The Republic/Confederacy, aka Seperatist Cricis, would be Clone War 1
Mando Civil War would be 2
Any other Civil War would just add to the number, but be part of the larger 'Seperatist Crisis'
Yeah, my version had distinct wars as well. My problem with civil wars, is they don't seem galactic in scale. It seems mismatched with the Separatist Crisis, not worthy of being titled "the Second Clone War."

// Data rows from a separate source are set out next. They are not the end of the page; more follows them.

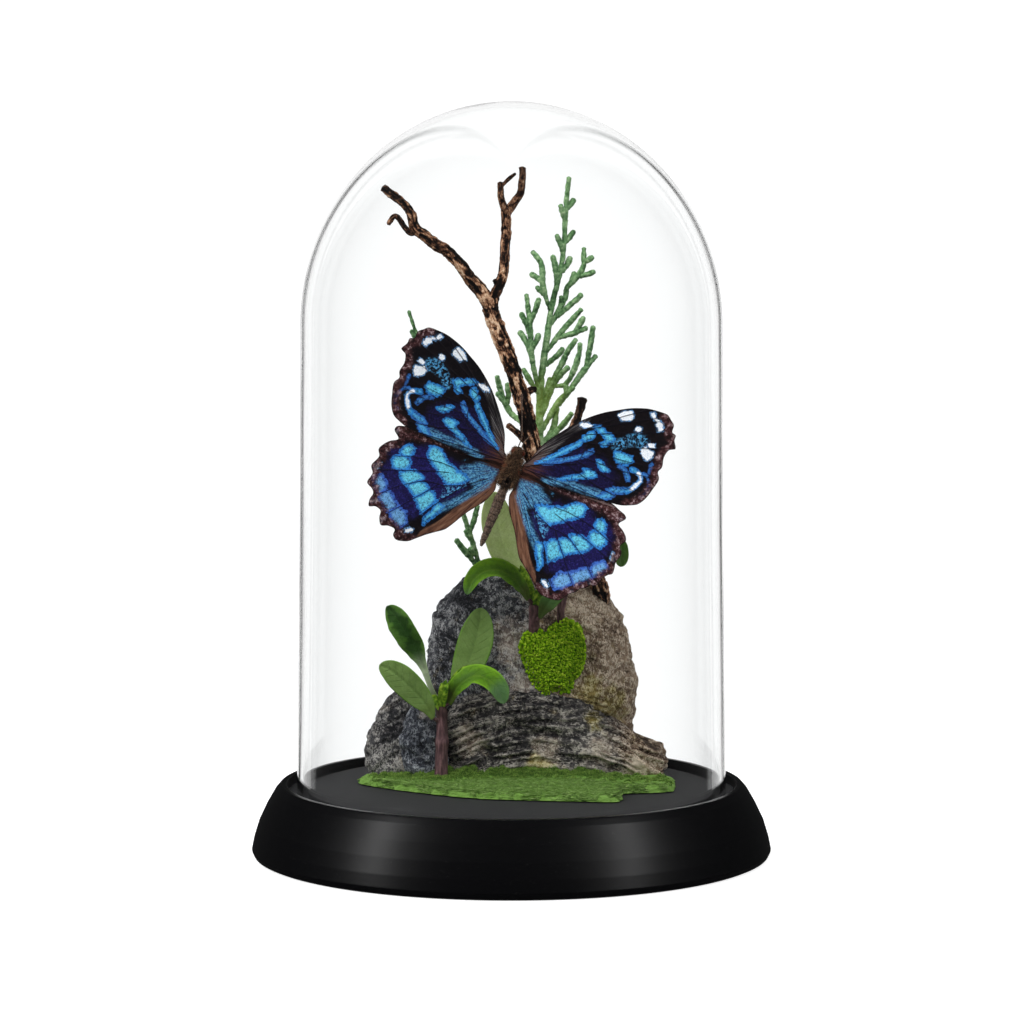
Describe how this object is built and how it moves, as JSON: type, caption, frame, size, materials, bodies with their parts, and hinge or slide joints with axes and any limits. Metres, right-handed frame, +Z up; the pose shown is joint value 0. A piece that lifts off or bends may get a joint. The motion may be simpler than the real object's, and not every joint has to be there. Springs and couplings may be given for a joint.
{
  "type": "insect in glass dome",
  "caption": "Blue-banded butterfly on a forked twig with stones, sprouts, moss and conifer sprigs, under a clear glass dome on a round black base.",
  "frame": {"origin": "centre of the base's flat underside, on the surface that it stands on", "axes": "+Z up, along the dome's axis; +Y away from the front; +X to the right, seen from the front with the butterfly's back towards the viewer"},
  "size_m": [0.1392, 0.1392, 0.2012],
  "materials": {
    "black_lacquer": "satin black",
    "dome_glass": "clear",
    "grey_rock": "rough, grey to ochre",
    "mat_moss": "short dry moss",
    "clump_moss": "bright cushion moss",
    "twig_bark": "furrowed bark",
    "conifer_green": "dry scaly leaves",
    "purple_stem": "smooth dry stem",
    "green_leaf": "leathery leaf",
    "pale_leaf": "matte leaf",
    "insect_brown": "hairy dry insect body",
    "wing_blue": "scaled wing with blue bands"
  },
  "bodies": {
    "root": {"base": "black_lacquer", "glass_dome": "dome_glass", "boulder": "grey_rock", "ledge_stone": "grey_rock", "left_front_stone": "grey_rock", "left_back_stone": "grey_rock", "moss_mat": "mat_moss", "moss_clump": "clump_moss", "twig_trunk": "twig_bark", "twig_left_fork": "twig_bark", "twig_right_fork": "twig_bark", "conifer_sprig_tall": "conifer_green", "conifer_sprig_left": "conifer_green", "front_sprout_stem": "purple_stem", "rear_sprout_stem": "purple_stem", "side_sprout_stem": "purple_stem", "side_leaf": "green_leaf", "front_leaf_upper": "green_leaf", "front_leaf_lower": "pale_leaf", "front_leaf_pale": "pale_leaf", "front_leaf_arching": "green_leaf", "rear_leaf_pale": "pale_leaf", "rear_leaf_arching": "green_leaf", "rear_leaf_right": "green_leaf", "butterfly_body": "insect_brown", "left_forewing": "wing_blue", "right_forewing": "wing_blue", "left_hindwing": "wing_blue", "right_hindwing": "wing_blue"}
  },
  "joints": []
}
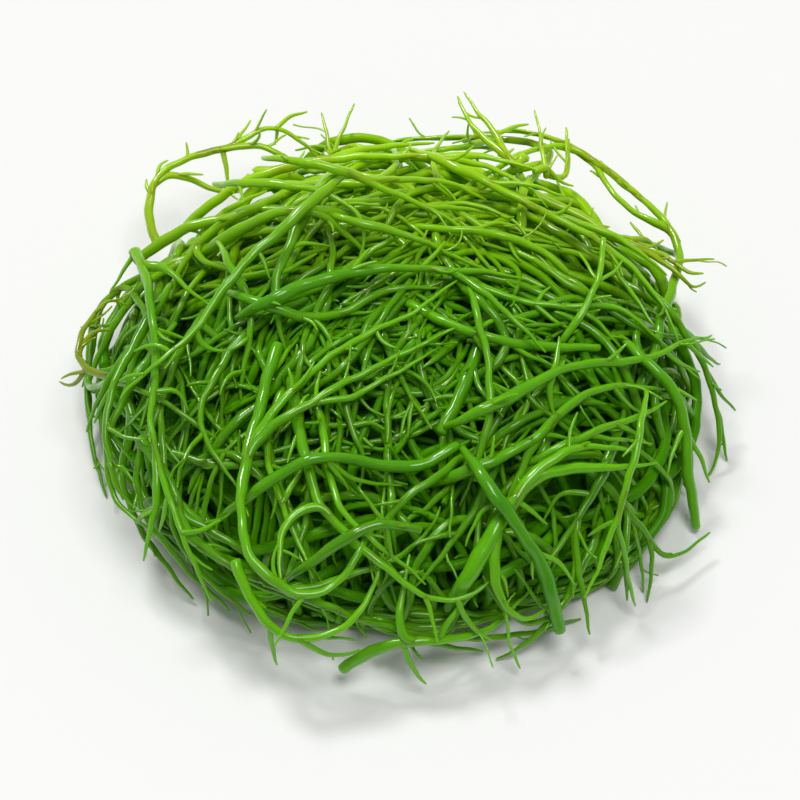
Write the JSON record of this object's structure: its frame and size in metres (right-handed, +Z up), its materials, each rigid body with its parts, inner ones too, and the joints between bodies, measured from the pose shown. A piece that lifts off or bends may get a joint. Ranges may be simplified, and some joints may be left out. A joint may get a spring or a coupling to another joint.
{
  "type": "gracilaria seaweed",
  "caption": "Serving heap of blanched string seaweed: forking, tapering green strands tangled in a low dome that rests on a flat surface.",
  "frame": {"origin": "middle of the small flat spot that the heap rests on", "axes": "+Z up from the surface it rests on, +X to the picture's right, +Y away from the viewer"},
  "size_m": [0.1192, 0.1172, 0.0415],
  "materials": {
    "seaweed_bright": "wet, smooth, slightly see-through bright green",
    "seaweed_mid": "wet, smooth, slightly see-through mid green",
    "seaweed_deep": "wet, smooth, deep green",
    "seaweed_olive": "wet, smooth, yellowish olive green"
  },
  "bodies": {
    "root": {"frond_back_left_loop": "seaweed_olive", "frond_back_pair": "seaweed_olive", "frond_back_posts": "seaweed_olive", "frond_back_tips": "seaweed_olive", "frond_centre_hang": "seaweed_bright", "frond_centre_loop": "seaweed_bright", "frond_east_comb": "seaweed_bright", "frond_east_hook": "seaweed_bright", "frond_east_middle": "seaweed_bright", "frond_east_pale": "seaweed_bright", "frond_east_reach": "seaweed_bright", "frond_east_second": "seaweed_bright", "frond_east_top": "seaweed_bright", "frond_east_upright": "seaweed_bright", "frond_far_west": "seaweed_mid", "frond_front_arc": "seaweed_bright", "frond_front_diagonal": "seaweed_bright", "frond_front_left_foot": "seaweed_mid", "frond_front_right_rim": "seaweed_mid", "frond_front_rim": "seaweed_bright", "frond_front_shade": "seaweed_mid", "frond_front_slant": "seaweed_mid", "frond_front_twin": "seaweed_bright", "frond_inner_ring": "seaweed_bright", "frond_left_loop": "seaweed_olive", "frond_low_arc": "seaweed_bright", "frond_low_stub": "seaweed_mid", "frond_middle_fork": "seaweed_mid", "frond_middle_left_curl": "seaweed_mid", "frond_middle_north": "seaweed_bright", "frond_middle_stub": "seaweed_mid", "frond_north_crest": "seaweed_bright", "frond_north_east_fall": "seaweed_bright", "frond_north_light": "seaweed_bright", "frond_north_reach": "seaweed_bright", "frond_north_slant": "seaweed_bright", "frond_north_thread": "seaweed_bright", "frond_north_west_band": "seaweed_mid", "frond_north_west_slant": "seaweed_mid", "frond_right_foot": "seaweed_mid", "frond_right_olive": "seaweed_olive", "frond_south_east_fall": "seaweed_mid", "frond_south_east_hang": "seaweed_bright", "frond_south_east_ring": "seaweed_mid", "frond_south_east_trunk": "seaweed_bright", "frond_south_stub": "seaweed_bright", "frond_under_01": "seaweed_mid", "frond_under_02": "seaweed_mid", "frond_under_03": "seaweed_mid", "frond_under_04": "seaweed_mid", "frond_under_05": "seaweed_mid", "frond_under_06": "seaweed_mid", "frond_under_07": "seaweed_mid", "frond_west_column": "seaweed_bright", "frond_west_curve": "seaweed_mid", "frond_west_diagonal": "seaweed_bright", "frond_west_drop": "seaweed_bright", "frond_west_trunk": "seaweed_bright", "frond_west_wave": "seaweed_bright", "inner_tangle": "seaweed_deep"}
  },
  "joints": []
}
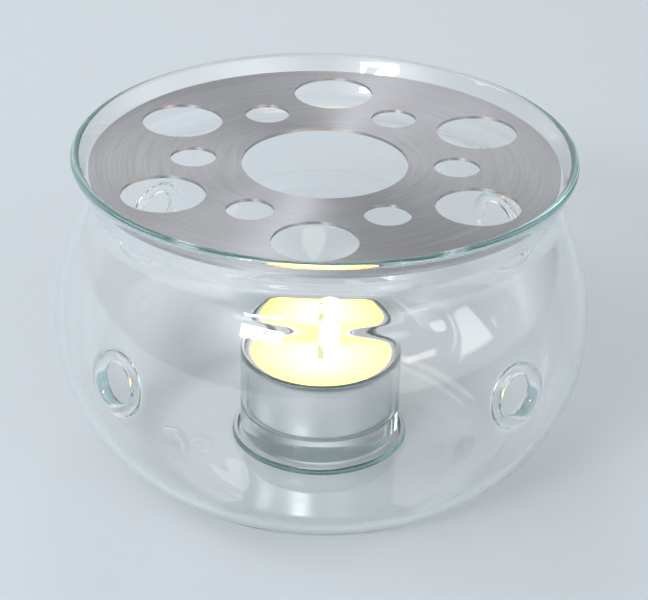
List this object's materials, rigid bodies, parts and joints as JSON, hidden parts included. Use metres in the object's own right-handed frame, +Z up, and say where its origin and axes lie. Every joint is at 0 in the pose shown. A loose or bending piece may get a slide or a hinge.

In my version, the first Clone War is a small number of clones and hastily retrained policemen vs droids fielded by wealthy industrialists. Right around the end of this war, the rapid expansion of the Judicials and the cruelty of the clones finally becomes a problem, and the Judicials betray the Republic and form the Separatist Alliance. The Jedi drag their feet and keep this war from being won--there is a cease fire lasting a few years, in which time the Empire is declared and the Jedi purged. The surviving Jedi, mostly those who had long since abandoned the Order, go over and join the Confederacy of Independent Systems, which restarts its war with the Empire. They are destroyed totally by large numbers of clone troopers, now called stormtroopers, massive fleets, a well trained army, essentially the might of a heavily militarized galaxy. Thus, three Clone Wars, followed by four or five decades of "peace" while the Empire stamps out all memory of the Jedi.
It's not "the single biggest mistake". Logically there would have been more clones who defied the order and refused to plug their commanders and the chips addresses that plot hole. The Chips were put in during the cloning process and it's far easier to put chips into clones being grown in secret.

Also the Jedi DO value the lives of the clones and for the most part (Pong Krell excluded) try to avoid throwing them into the meat grinder. That's going to earn some respect from the clones.

Essentially there would have been more clones refusing to just shoot the Jedi unless something like the chip existed.

Also it depends on how large the Jedi were. Going by the prequels there were 10,000 Jedi in a galaxy of billions. Most people would never have met a Jedi, and Palpatine would have spread a misinformation campaign to erase their memory.